The director, working with the astonishing cinematographic partnership of Emmanuel Lubezki and Bruno Delbonnel, spends much of the series expanding the limitations of the television frame. If a character is sitting near a window, you can guarantee both an impeccable silhouette in the foreground and that something will be happening outside the window in deep focus. If a television is in a room, the programming will not be an afterthought. If there’s noise from an adjoining room and/or a conversation at a nearby table, it will be audible and utilitarian to the mise en scène. Is Cuaron’s intent distraction or the careful training of viewers to pay attention to every aspect of the storyteller’s arsenal, regardless of medium? Yes and yes.

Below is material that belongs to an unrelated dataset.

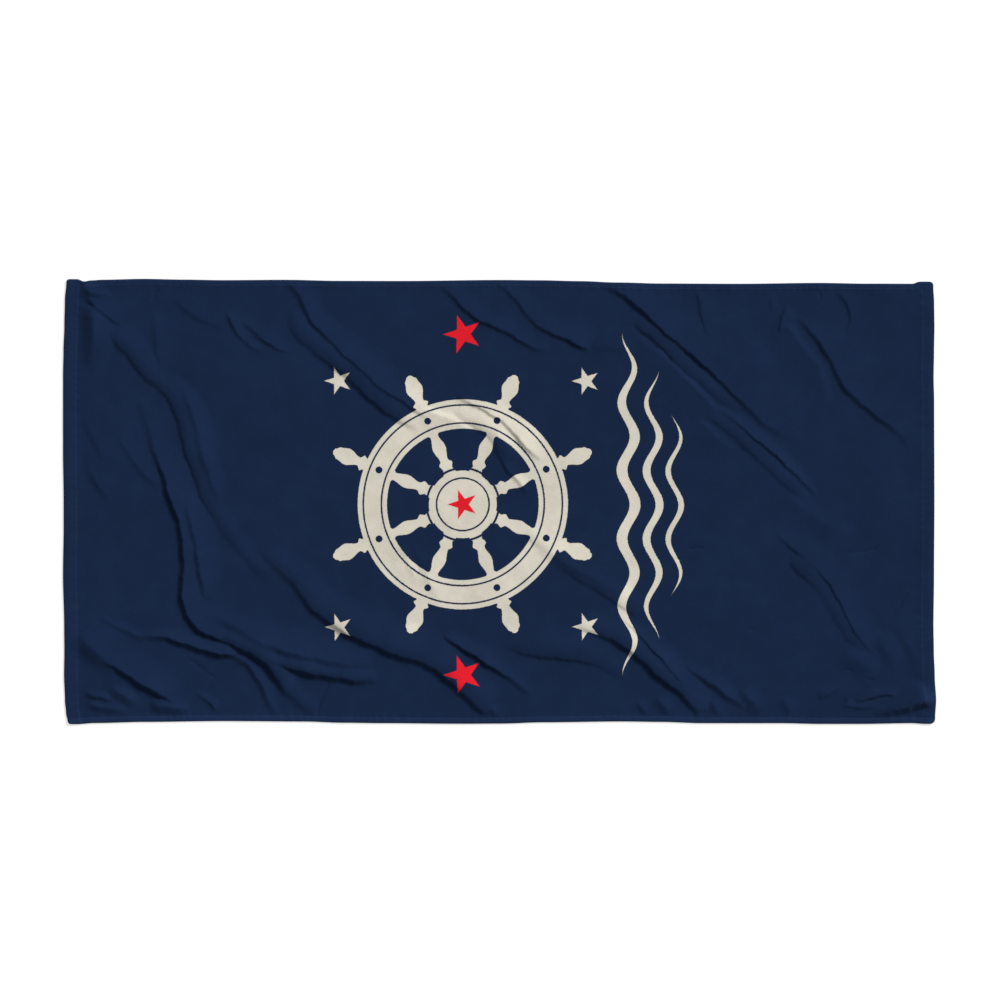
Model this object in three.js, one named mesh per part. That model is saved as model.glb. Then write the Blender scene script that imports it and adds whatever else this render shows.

Adding nuance, even when the story spins its wheels, is the cast. Blanchett is icy and then brittle as Catherine’s life begins to crumble, supplying an aloofness that plays into different interpretations and judgments of her character. Cohen — worthy of recognition for never falling into a single “my wife” punchline — supplies the wishy-washy credulousness that any good story requires, that the audience is meant to emulate or critique. And Smit-McPhee is heartbreaking as a young man doomed to be a supporting player in other people’s tales. It’s a deep enough and good enough cast that it took me multiple episodes to even realize that Catherine’s assistant — assistant in who knows what, since her profession is only relevant to the theme and not the story — is played by HoYeon Jung, so wonderful in her Emmy nominated Squid Game role.

Like Kline’s performance, everything in Disclaimer is a little dazzling and a little silly. I found the experience of watching the series to be more of the former and the experience of reflecting back on the overall journey — and particularly whether it might have been better told at feature-length, more reflective of the actual volume of story — to be more of the latter.